== PROBLEM TO SOLVE ==
All of the data below must be repeated exactly.
☆ ☆ ☆
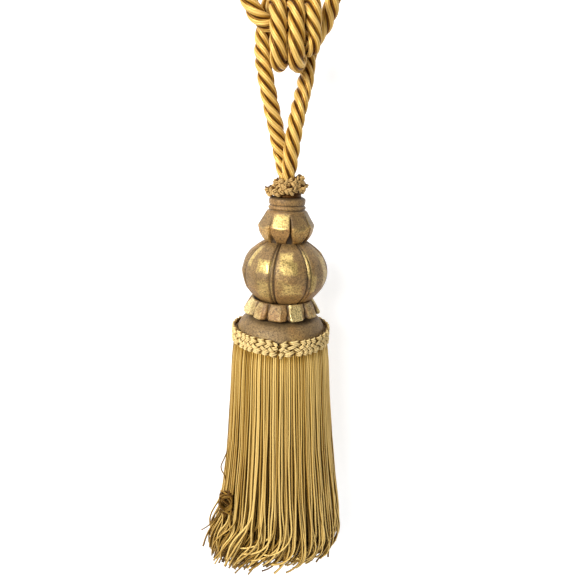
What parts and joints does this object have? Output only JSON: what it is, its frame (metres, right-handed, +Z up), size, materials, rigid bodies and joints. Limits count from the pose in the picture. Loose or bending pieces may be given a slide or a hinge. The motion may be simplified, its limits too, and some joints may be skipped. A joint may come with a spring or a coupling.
{
  "type": "curtain tieback tassel",
  "caption": "Tassel with a carved gilt wooden head and a cut fringe skirt, hung from a twisted cord that is knotted into a loop to hold a curtain back.",
  "frame": {"origin": "the point where a hook carries the cord's loop, on the underside of the cord at the loop's crown", "axes": "+Z up along the hanging tassel, +X to its right as seen from the front, -Y towards the front"},
  "size_m": [0.1004, 0.1004, 0.4245],
  "materials": {
    "cord": "bright satin gold viscose cord, twisted from four strands",
    "gimp": "pale gold plaited gimp",
    "fringe": "olive gold silky cut fringe",
    "gilt_wood": "carved wood, antique bronze paint rubbed with pale gold on the high places",
    "bronzed_wood": "turned wood, dull brown bronze paint"
  },
  "bodies": {
    "root": {"tieback_cord": "cord", "neck_collar": "gimp", "petal_cup": "gilt_wood", "melon_ball": "gilt_wood", "ruff": "gilt_wood", "skirt_mould": "bronzed_wood", "skirt_braid": "gimp", "skirt_fringe": "fringe"}
  },
  "joints": []
}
☆ ☆ ☆
== EXERCISE ANSWER ==
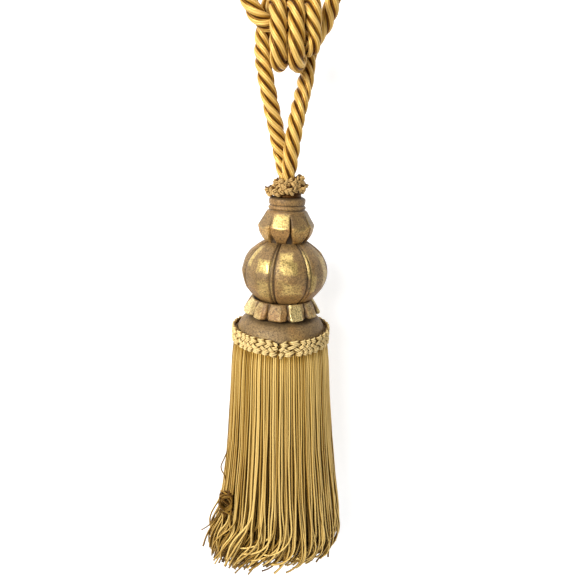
What parts and joints does this object have? Output only JSON: what it is, its frame (metres, right-handed, +Z up), size, materials, rigid bodies and joints. Limits count from the pose in the picture. Loose or bending pieces may be given a slide or a hinge. The motion may be simplified, its limits too, and some joints may be skipped. A joint may come with a spring or a coupling.
{
  "type": "curtain tieback tassel",
  "caption": "Tassel with a carved gilt wooden head and a cut fringe skirt, hung from a twisted cord that is knotted into a loop to hold a curtain back.",
  "frame": {"origin": "the point where a hook carries the cord's loop, on the underside of the cord at the loop's crown", "axes": "+Z up along the hanging tassel, +X to its right as seen from the front, -Y towards the front"},
  "size_m": [0.1004, 0.1004, 0.4245],
  "materials": {
    "cord": "bright satin gold viscose cord, twisted from four strands",
    "gimp": "pale gold plaited gimp",
    "fringe": "olive gold silky cut fringe",
    "gilt_wood": "carved wood, antique bronze paint rubbed with pale gold on the high places",
    "bronzed_wood": "turned wood, dull brown bronze paint"
  },
  "bodies": {
    "root": {"tieback_cord": "cord", "neck_collar": "gimp", "petal_cup": "gilt_wood", "melon_ball": "gilt_wood", "ruff": "gilt_wood", "skirt_mould": "bronzed_wood", "skirt_braid": "gimp", "skirt_fringe": "fringe"}
  },
  "joints": []
}